Above: Stealth knife storage: Carmella had her carpenter add a fill piece of pine on the back of the stove with slots sized to fit her biggest knife; she finished the wood to match the faux-soapstone counters.
The stove is a 30-year-old Jenn Air down-draft model: "no hood, so a real space saver—I spotted it the summer before we got the cabin at the Salvation Army for $75."
Above: The over-the-sink vintage copper light came from eBay.
Above: Each of the cabinets is designed to hold specific kitchen things. The slots over the fridge are sized to fit not just cookie sheets but also baking pans.

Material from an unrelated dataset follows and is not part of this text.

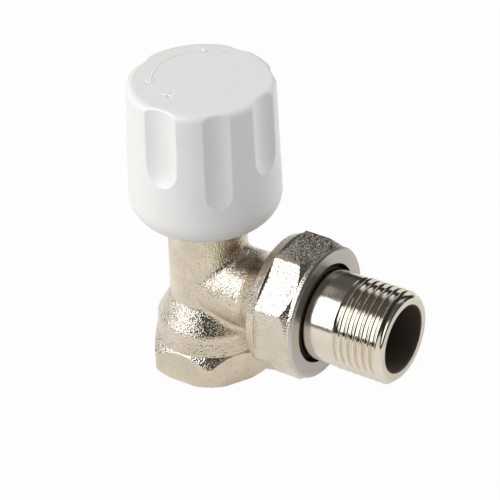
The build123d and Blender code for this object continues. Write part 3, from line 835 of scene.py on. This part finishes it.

Above: The kitchen opens to the dining area (which Carmella cleverly designed around a window seat to take up less space) and living room. The 1918 brass pendant over the table is another ReStore find. The Mission oak rocker came from Ross's childhood cattle ranch in Montana—"it was in the bunkhouse for the ranch hands." The stainless steel fridge is a 30-inch-wide, counter-depth design from compact appliance specialists Summit Appliance (discontinued but similar to this model); because of its hard-to-come-by dimensions, it's the biggest ticket item in the kitchen. The map is a 1924 replica from Posters.com.
"I love planning small spaces and thinking about how five people can live well in 665 square feet," says Carmella. And thanks to an outpouring of requests from her readers, she's been at work on The Shelter Collection, a series of four model cabin floor plans "for people who don't want to build mansions." She just unveiled Shelter No. 1, now available as a PDF download from the new Assortment shop.